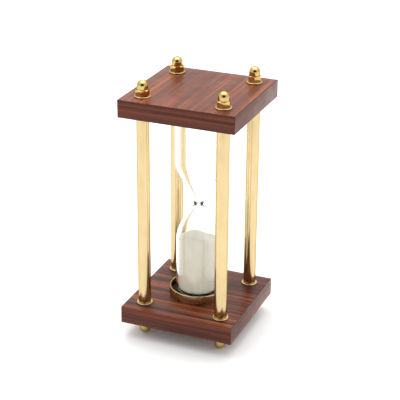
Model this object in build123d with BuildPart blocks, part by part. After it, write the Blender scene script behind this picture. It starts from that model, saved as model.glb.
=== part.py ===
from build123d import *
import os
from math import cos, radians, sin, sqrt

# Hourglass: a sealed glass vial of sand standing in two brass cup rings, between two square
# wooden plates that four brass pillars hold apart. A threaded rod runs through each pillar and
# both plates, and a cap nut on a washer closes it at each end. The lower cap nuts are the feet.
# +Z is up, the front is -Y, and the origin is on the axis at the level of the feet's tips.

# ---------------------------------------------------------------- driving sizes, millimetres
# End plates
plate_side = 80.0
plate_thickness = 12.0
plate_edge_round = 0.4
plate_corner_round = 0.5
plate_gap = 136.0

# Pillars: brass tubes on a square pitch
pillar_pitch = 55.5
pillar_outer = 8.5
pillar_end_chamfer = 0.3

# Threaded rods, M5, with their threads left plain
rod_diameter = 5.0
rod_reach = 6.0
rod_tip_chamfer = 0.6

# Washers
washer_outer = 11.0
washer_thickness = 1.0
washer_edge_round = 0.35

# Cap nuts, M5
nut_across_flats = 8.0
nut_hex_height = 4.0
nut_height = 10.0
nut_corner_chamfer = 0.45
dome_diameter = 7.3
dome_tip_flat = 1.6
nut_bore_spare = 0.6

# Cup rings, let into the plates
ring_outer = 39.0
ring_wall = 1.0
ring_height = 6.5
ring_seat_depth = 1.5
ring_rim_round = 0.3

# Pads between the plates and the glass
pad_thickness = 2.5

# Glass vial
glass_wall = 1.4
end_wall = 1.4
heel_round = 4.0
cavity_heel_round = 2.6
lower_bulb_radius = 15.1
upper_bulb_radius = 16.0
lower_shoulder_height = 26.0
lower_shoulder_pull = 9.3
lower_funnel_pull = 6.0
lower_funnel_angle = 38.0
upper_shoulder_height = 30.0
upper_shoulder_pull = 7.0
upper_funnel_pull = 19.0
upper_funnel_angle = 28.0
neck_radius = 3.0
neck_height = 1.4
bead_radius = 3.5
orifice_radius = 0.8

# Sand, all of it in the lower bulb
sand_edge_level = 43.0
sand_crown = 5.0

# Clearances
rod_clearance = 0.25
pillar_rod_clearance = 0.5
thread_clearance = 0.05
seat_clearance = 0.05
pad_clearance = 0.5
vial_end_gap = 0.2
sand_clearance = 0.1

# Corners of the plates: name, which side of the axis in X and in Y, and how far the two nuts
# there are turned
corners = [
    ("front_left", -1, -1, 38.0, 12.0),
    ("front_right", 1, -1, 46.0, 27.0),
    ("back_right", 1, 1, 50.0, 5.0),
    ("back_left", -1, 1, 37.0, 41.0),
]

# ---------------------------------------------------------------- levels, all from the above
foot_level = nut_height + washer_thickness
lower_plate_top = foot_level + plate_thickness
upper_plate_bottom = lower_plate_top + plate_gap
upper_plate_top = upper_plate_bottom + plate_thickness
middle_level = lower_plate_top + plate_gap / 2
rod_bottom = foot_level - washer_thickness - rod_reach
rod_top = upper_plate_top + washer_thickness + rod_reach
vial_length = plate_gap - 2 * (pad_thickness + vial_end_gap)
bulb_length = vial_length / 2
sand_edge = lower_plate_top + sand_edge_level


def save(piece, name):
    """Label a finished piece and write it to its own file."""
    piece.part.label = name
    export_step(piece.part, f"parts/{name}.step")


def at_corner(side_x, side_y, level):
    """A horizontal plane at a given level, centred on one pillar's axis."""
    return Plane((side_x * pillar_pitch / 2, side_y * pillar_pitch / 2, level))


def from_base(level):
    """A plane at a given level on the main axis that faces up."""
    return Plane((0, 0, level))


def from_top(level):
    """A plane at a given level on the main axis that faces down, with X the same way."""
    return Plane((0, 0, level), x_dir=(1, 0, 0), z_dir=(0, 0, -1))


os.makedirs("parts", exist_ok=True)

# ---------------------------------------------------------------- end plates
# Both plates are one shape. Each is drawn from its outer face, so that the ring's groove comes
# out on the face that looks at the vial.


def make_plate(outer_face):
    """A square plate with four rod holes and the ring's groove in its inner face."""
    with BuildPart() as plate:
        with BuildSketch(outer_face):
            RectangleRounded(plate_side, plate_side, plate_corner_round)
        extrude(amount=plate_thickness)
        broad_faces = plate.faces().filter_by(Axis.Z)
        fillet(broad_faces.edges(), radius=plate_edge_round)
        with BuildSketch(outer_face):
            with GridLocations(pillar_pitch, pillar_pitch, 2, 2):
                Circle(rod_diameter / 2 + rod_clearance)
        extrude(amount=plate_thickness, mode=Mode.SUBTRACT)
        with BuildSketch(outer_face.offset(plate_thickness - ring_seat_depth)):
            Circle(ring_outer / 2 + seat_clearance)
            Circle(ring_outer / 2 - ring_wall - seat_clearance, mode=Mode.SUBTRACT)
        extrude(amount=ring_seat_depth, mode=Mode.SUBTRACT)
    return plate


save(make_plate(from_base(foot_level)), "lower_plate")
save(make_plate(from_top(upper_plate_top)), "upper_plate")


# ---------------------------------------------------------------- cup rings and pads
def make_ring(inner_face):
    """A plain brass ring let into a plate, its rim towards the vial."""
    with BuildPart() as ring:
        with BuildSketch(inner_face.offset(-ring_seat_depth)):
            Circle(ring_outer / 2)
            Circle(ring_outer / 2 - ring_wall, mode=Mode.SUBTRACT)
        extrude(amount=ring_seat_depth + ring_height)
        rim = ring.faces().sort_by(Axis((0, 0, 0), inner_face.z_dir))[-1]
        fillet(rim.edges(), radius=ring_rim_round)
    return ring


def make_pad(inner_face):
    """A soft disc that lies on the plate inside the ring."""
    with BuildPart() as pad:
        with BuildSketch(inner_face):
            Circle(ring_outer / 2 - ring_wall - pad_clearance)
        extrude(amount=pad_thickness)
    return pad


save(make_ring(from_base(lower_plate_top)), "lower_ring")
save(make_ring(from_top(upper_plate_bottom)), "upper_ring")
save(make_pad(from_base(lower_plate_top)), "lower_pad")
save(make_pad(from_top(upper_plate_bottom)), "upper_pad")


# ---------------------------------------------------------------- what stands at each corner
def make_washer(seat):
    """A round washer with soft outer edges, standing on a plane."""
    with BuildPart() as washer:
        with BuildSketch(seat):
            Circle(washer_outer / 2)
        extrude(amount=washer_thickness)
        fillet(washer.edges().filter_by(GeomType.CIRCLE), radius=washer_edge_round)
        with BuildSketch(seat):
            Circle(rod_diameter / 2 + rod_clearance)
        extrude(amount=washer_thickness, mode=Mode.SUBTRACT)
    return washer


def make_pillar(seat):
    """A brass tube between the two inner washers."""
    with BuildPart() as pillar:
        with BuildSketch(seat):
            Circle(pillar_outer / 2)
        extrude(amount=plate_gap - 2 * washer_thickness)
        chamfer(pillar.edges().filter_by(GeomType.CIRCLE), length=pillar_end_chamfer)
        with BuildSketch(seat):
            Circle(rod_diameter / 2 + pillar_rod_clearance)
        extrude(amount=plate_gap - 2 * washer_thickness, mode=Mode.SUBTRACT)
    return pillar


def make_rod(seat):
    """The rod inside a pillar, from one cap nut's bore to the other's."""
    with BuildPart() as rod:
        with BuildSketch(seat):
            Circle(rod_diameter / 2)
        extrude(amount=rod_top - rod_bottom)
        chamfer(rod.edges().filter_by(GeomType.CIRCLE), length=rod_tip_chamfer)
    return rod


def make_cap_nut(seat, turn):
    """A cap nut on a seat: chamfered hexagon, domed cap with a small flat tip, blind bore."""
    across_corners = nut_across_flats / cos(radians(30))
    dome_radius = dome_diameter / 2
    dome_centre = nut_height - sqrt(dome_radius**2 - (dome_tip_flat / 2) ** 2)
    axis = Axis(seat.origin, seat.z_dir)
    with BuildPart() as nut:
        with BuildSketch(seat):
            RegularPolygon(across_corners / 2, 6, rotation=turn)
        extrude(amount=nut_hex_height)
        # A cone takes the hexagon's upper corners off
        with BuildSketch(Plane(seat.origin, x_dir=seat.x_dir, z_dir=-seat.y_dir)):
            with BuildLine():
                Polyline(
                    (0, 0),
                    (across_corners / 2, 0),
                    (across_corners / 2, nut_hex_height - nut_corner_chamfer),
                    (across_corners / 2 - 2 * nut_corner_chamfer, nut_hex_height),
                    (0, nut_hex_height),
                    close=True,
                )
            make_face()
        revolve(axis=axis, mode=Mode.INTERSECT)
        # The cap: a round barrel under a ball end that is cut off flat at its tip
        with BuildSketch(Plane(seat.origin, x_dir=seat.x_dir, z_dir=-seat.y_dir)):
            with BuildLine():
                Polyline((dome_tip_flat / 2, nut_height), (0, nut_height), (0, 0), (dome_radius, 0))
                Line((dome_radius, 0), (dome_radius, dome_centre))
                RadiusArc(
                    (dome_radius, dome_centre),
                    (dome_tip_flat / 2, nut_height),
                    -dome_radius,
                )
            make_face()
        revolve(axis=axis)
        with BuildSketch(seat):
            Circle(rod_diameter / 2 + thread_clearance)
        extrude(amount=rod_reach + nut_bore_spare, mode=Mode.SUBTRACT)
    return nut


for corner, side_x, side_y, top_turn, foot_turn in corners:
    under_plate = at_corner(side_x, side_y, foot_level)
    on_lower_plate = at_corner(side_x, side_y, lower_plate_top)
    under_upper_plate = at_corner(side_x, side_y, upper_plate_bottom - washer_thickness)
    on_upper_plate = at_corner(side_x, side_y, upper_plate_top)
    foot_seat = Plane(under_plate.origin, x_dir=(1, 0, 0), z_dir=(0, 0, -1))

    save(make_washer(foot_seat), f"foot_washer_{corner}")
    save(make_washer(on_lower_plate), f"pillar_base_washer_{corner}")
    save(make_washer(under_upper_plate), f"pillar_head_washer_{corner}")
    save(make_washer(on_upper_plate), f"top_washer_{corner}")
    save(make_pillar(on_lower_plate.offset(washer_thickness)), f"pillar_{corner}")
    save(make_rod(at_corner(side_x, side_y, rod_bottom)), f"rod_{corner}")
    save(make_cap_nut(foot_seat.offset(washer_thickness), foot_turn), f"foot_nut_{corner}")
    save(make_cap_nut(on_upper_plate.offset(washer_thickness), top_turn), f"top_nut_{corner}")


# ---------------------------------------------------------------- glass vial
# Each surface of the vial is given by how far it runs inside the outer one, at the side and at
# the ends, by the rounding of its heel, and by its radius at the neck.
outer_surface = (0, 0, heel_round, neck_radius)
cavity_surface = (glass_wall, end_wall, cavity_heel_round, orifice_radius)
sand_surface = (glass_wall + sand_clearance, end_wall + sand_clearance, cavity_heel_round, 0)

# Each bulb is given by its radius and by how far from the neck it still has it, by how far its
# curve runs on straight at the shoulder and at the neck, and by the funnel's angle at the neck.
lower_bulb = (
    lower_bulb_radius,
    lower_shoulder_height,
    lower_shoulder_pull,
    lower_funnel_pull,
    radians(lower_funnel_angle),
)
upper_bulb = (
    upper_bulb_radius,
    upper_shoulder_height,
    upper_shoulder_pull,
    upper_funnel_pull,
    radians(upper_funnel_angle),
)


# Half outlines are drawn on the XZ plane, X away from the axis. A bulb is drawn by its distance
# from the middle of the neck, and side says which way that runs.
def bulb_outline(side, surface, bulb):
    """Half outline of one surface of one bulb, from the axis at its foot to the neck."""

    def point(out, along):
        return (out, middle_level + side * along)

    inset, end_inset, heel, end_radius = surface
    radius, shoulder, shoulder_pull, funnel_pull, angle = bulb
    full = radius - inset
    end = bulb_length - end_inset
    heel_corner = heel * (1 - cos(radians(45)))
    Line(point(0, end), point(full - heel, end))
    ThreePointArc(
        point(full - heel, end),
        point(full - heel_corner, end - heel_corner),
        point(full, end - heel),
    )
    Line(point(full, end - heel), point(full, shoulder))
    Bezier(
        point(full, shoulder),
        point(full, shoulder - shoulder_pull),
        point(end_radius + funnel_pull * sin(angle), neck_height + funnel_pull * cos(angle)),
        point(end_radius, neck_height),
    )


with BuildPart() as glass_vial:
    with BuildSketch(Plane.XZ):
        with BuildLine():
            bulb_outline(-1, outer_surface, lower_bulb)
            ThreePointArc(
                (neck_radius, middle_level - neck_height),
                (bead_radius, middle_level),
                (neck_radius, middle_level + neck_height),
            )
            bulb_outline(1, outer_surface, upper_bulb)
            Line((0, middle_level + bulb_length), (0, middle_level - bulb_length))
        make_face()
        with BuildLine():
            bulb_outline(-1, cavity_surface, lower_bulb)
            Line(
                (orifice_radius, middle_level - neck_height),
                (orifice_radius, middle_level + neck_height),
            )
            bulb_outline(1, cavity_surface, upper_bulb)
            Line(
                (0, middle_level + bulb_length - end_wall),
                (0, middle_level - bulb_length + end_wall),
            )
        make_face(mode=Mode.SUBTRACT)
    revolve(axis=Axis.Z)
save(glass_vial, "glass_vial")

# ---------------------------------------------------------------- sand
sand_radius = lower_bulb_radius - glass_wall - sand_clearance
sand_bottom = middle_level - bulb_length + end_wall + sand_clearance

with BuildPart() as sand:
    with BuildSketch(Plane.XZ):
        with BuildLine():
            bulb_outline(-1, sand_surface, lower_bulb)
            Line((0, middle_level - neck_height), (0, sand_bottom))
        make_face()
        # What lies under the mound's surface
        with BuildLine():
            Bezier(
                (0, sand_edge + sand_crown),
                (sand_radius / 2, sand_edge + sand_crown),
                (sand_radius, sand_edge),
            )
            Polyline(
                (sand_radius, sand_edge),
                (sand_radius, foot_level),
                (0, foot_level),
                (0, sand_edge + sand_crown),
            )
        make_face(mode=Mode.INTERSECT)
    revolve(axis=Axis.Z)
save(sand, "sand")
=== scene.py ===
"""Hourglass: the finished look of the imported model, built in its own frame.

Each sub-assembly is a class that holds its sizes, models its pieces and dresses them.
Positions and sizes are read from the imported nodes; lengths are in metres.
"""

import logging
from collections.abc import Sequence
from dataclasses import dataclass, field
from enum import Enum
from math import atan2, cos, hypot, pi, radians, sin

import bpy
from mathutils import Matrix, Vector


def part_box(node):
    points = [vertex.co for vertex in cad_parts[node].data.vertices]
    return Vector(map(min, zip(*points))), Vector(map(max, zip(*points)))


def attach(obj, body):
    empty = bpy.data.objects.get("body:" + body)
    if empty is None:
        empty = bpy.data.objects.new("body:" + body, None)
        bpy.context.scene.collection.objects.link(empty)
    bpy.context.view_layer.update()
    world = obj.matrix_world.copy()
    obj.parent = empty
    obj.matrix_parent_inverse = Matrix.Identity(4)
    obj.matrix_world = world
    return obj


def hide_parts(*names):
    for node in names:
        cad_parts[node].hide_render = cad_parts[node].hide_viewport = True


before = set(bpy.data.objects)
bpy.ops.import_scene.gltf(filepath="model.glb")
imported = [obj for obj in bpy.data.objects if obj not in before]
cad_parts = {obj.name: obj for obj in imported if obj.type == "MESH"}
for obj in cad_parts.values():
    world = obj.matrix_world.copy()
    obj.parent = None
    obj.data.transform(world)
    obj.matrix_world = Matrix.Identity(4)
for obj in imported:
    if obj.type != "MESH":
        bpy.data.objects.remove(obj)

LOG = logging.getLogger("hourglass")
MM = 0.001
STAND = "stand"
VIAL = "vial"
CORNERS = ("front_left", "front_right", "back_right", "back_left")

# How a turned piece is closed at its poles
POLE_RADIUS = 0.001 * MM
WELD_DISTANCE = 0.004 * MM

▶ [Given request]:
Choose all lines containing the string "Identity" and copy them out.

▶ [Answer for this exercise]:
    obj.matrix_parent_inverse = Matrix.Identity(4)
    obj.matrix_world = Matrix.Identity(4)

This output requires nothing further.